Les consommateurs paient à l'avance, au printemps, des légumes d'une valeur de 15$ à 25$ par semaine. Les fermiers les livrent dans 370 points de chute pendant toute la saison des récoltes, de juin à octobre. Trente-cinq entreprises, dont le siège social de RONA, la Standard Life et Ubisoft, permettent à leurs employés de recevoir leurs légumes au boulot. Avis aux intéressés: les inscriptions sont en cours.

Recevoir un panier bio, c'est manger local et solidaire, et cela aide les fermiers à payer semences et machinerie. Alain Désilets, des Vergers aux 4 Vents d'Henryville, l'apprécie. «C'est avantageux: on n'est pas obligés d'utiliser la marge de crédit, au printemps, quand on a beaucoup de dépenses à faire», a-t-il fait valoir. M. Désilets distribue de 150 à 200 paniers par semaine.
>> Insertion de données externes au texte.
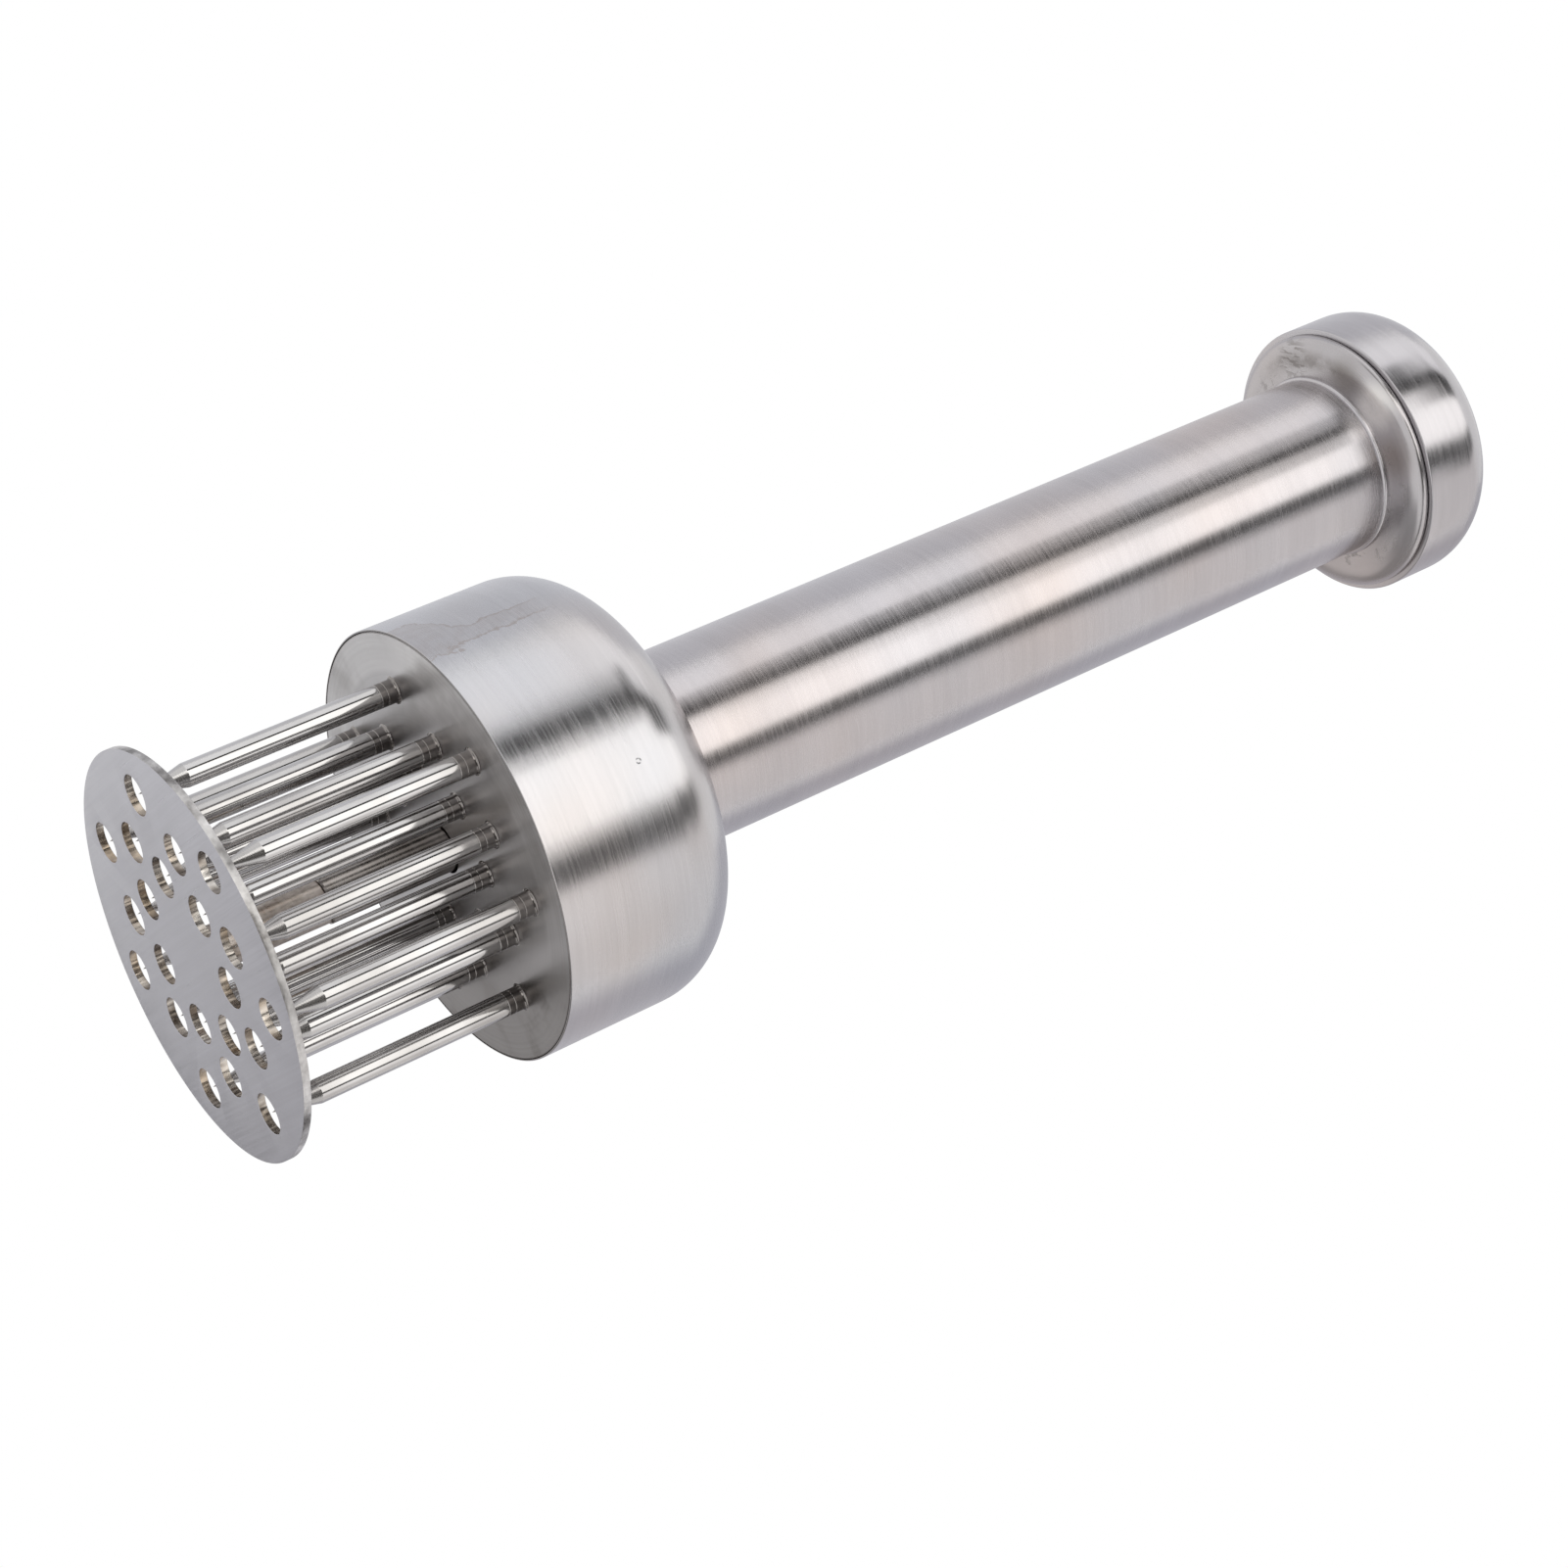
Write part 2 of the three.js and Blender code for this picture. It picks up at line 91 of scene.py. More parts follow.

«C'est un choix santé, dit Mme Joncas - il n'y a pas de risque de s'exposer aux résidus de pesticides. C'est aussi celui de la fraîcheur. Le goût d'une tomate récoltée le jour même, à maturité, est à son paroxysme.»

Livrer des légumes dans les quartiers mal desservis

La formule des fermiers de famille fête aussi son 15e anniversaire à New York, où 10 000 membres reçoivent leurs légumes chaque semaine, comme au Québec. Les fermes y sont toutefois beaucoup plus grandes - elles produisent jusqu'à 1000 paniers par semaine chacune, a observé Isabelle St-Germain, coordonnatrice générale adjointe d'Équiterre.

Idée intéressante: des fondations aident les familles à faible revenu de New York à participer. Des légumes frais sont ainsi livrés dans des quartiers autrement mal desservis par les marchands d'alimentation, comme on en trouve aussi à Montréal.